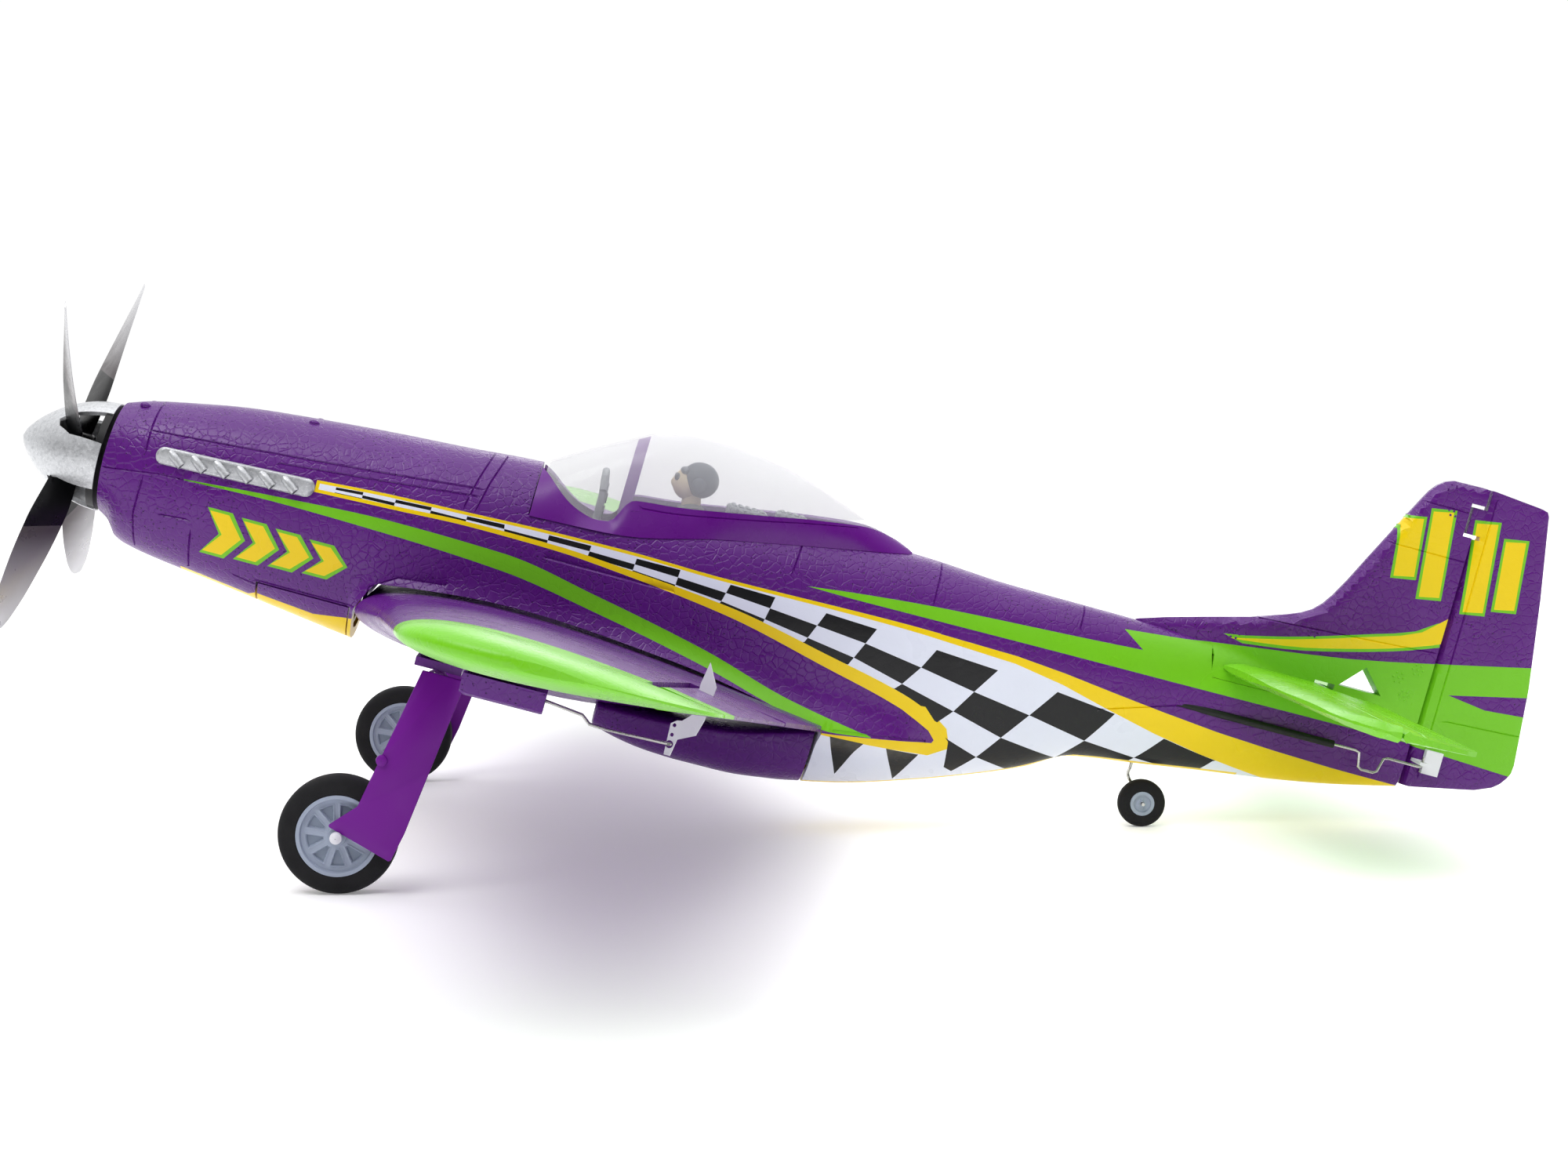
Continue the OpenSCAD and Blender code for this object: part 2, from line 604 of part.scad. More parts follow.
module motor_screws() {
    color("silver") stand() for (k = [0:3]) rotate([90 * k + 45, 0, 0]) translate([0, 0, 9])
        translate([51.4, 0, 0]) rotate([0, 90, 0]) cylinder(h = 1.2, r = 1.1, $fn = 24);
}

// Rounded exhaust bar with a row of slanted stubs
exhaust_x = [41, 83];
module exhaust() {
    stubs = 6;
    pitch = (exhaust_x[1] - exhaust_x[0] - 6) / stubs;
    y = side_y(62, 8) - 0.9;
    union() {
        translate([exhaust_x[0], y, 5.6]) intersection() {
            rotate([90, 0, 90]) linear_extrude(exhaust_x[1] - exhaust_x[0])
                polygon([[0, 0], [1.5, 0], [2, 0.8], [2, 5], [1.3, 5.8], [0, 5.8]]);
            rotate([-1.5, 0, -1.6]) translate([0, -2, -1]) cube([42, 6, 8]);
        }
        for (k = [0:stubs - 1]) translate([exhaust_x[0] + 3.5 + k * pitch, y + 1.2, 8.9])
            rotate([0, 112, 12]) cylinder(h = 4.6, r = 1.2, $fn = 24);
    }
}

module exhaust_left() {
    color("silver") stand() pair_at(-1) exhaust();
}

module exhaust_right() {
    color("silver") stand() exhaust();
}

// ---- Battery bay ----------------------------------------------------------
hatch_gap = 0.4;
function hatch_ring(x) = let (w = wall_at(x), hi = hatch_z - hatch_gap, m = 6)
    concat([for (i = [0:2 * m]) let (t = abs(i - m) / m, z = hi + (keel_z(x) - hi) * cos(90 * t))
        [x, (i < m ? -1 : 1) * side_y(x, z), z - (i == m ? 0 : 0)]],
        [for (i = [2 * m:-1:0]) let (t = abs(i - m) / m, z = hi + (keel_z(x) + w - hi) * cos(90 * t))
        [x, (i < m ? -1 : 1) * side_y(x, z, w) * 0.99, z]]);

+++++

■ **EXERCISE PROMPT**
Give the listing above again, word for word.

■ **ANSWER FOR THIS EXERCISE**
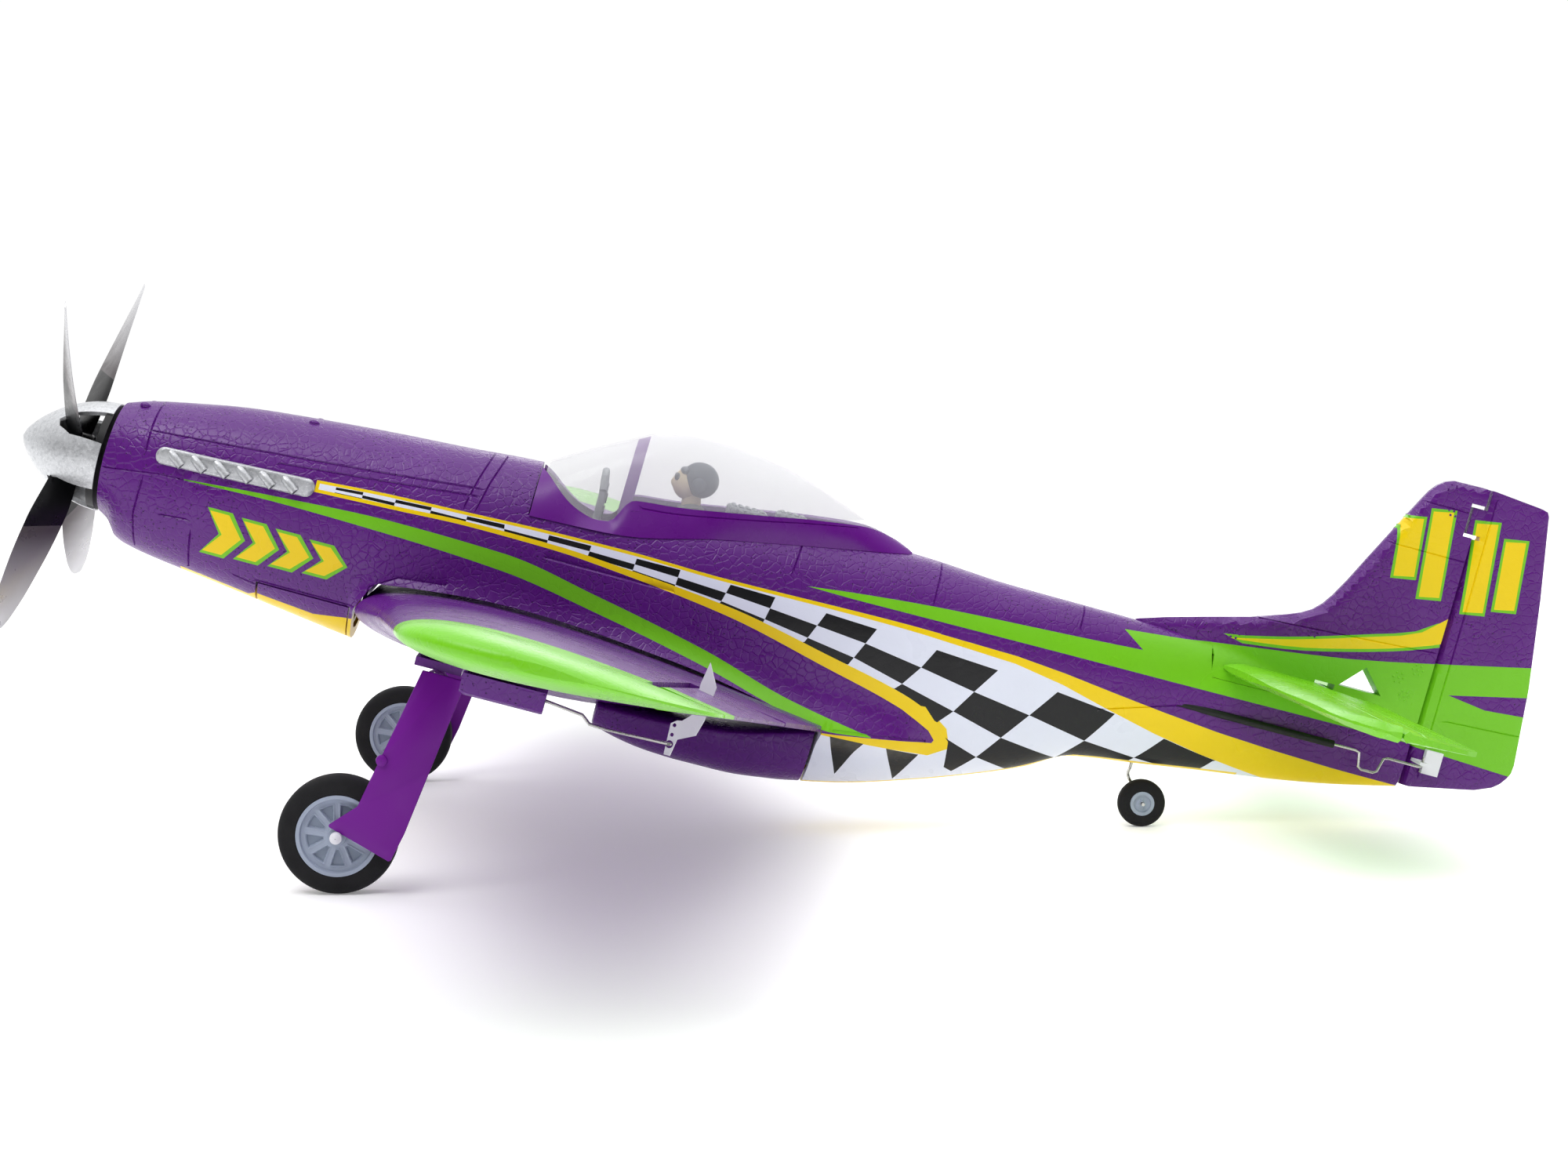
Continue the OpenSCAD and Blender code for this object: part 2, from line 604 of part.scad. More parts follow.
module motor_screws() {
    color("silver") stand() for (k = [0:3]) rotate([90 * k + 45, 0, 0]) translate([0, 0, 9])
        translate([51.4, 0, 0]) rotate([0, 90, 0]) cylinder(h = 1.2, r = 1.1, $fn = 24);
}

// Rounded exhaust bar with a row of slanted stubs
exhaust_x = [41, 83];
module exhaust() {
    stubs = 6;
    pitch = (exhaust_x[1] - exhaust_x[0] - 6) / stubs;
    y = side_y(62, 8) - 0.9;
    union() {
        translate([exhaust_x[0], y, 5.6]) intersection() {
            rotate([90, 0, 90]) linear_extrude(exhaust_x[1] - exhaust_x[0])
                polygon([[0, 0], [1.5, 0], [2, 0.8], [2, 5], [1.3, 5.8], [0, 5.8]]);
            rotate([-1.5, 0, -1.6]) translate([0, -2, -1]) cube([42, 6, 8]);
        }
        for (k = [0:stubs - 1]) translate([exhaust_x[0] + 3.5 + k * pitch, y + 1.2, 8.9])
            rotate([0, 112, 12]) cylinder(h = 4.6, r = 1.2, $fn = 24);
    }
}

module exhaust_left() {
    color("silver") stand() pair_at(-1) exhaust();
}

module exhaust_right() {
    color("silver") stand() exhaust();
}

// ---- Battery bay ----------------------------------------------------------
hatch_gap = 0.4;
function hatch_ring(x) = let (w = wall_at(x), hi = hatch_z - hatch_gap, m = 6)
    concat([for (i = [0:2 * m]) let (t = abs(i - m) / m, z = hi + (keel_z(x) - hi) * cos(90 * t))
        [x, (i < m ? -1 : 1) * side_y(x, z), z - (i == m ? 0 : 0)]],
        [for (i = [2 * m:-1:0]) let (t = abs(i - m) / m, z = hi + (keel_z(x) + w - hi) * cos(90 * t))
        [x, (i < m ? -1 : 1) * side_y(x, z, w) * 0.99, z]]);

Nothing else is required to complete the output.